A Theory of Justice was a kind of palimpsest. Rawls erased the state of nature and replaced it with an “original position.” Free persons would come together and decide on the principles of justice that would establish and guide an ongoing society. They would do so under a “veil of ignorance,” completely unaware of the wealth, talents, or even psychological propensities they would have in the resulting social order. It was a grand thought experiment that aimed to reveal the moral properties of a truly just society, and in time it became almost overfamiliar in discussions of public policy. Rawls accomplished the most any philosopher can hope for: he turned cerebral eccentricity into cliché.

Rawls revised his system in 1993, in the collection of lectures brought together as Political Liberalism. The hull and rigging of Theory was preserved, but Rawls reoriented his system to address a new set of problems. First among them was the question of how a “well-ordered” society could incorporate different political views and moral doctrines, in a manner that goes beyond mere grudging toleration. Rawls had his own reasons for tacking in this direction. He wanted to resolve a contradiction he had found in his earlier work. But American society had also changed in the twenty years since Theory. As the philosopher Jean Hampton observed, Rawls’s work on liberalism had been “indirectly motivated by the way in which the large-scale immigration of people from all over the world has made the United States one of the most heterogenous of all liberal societies.”

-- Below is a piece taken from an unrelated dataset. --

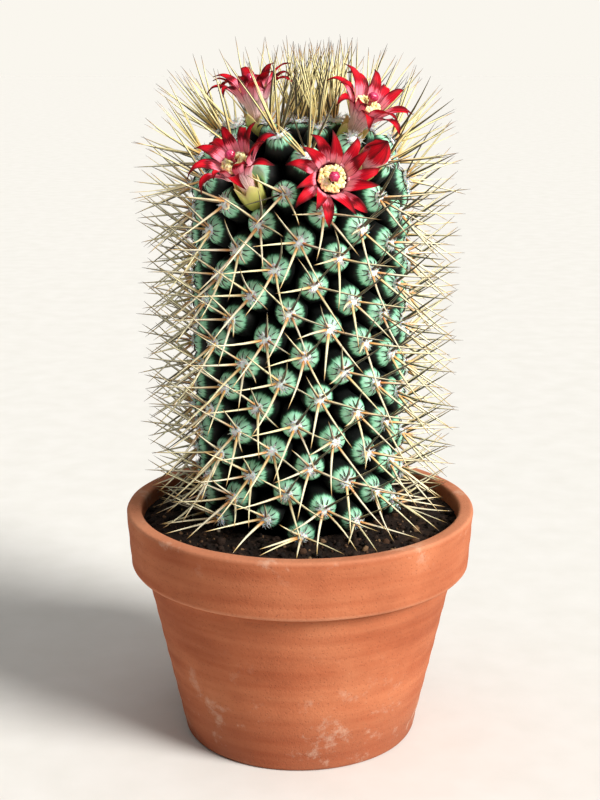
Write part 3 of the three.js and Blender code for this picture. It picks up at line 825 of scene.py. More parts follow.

But anyone hoping that Rawls would eventually train his otherworldly, systematizing brain on the subject of immigration must have been disappointed. Political Liberalism essentially punted on the issue, and then his next book, The Law of Peoples, dismissively tossed the football over the grandstand. Rawls had come to believe that the causes of immigration—persecution, famine, population pressure—would disappear in the “Society of liberal and decent Peoples”—that is, in an international context in which every state is either broadly Rawlsian or at least attentive to human rights and the common good. The Law of Peoples calls this hypothetical world a “realistic Utopia,” and in a realistic utopia “the problem of immigration is not … simply left aside, but is eliminated as a serious problem.” All of this is in the introduction. I’m not sure if it meets the technical definition of ignoratio elenchi, or if it is merely underwhelming. An old joke has it that economists on a desert island with no implements but some canned goods will simply “assume a can opener.” But they never, so far as I know, assumed a realistic utopia.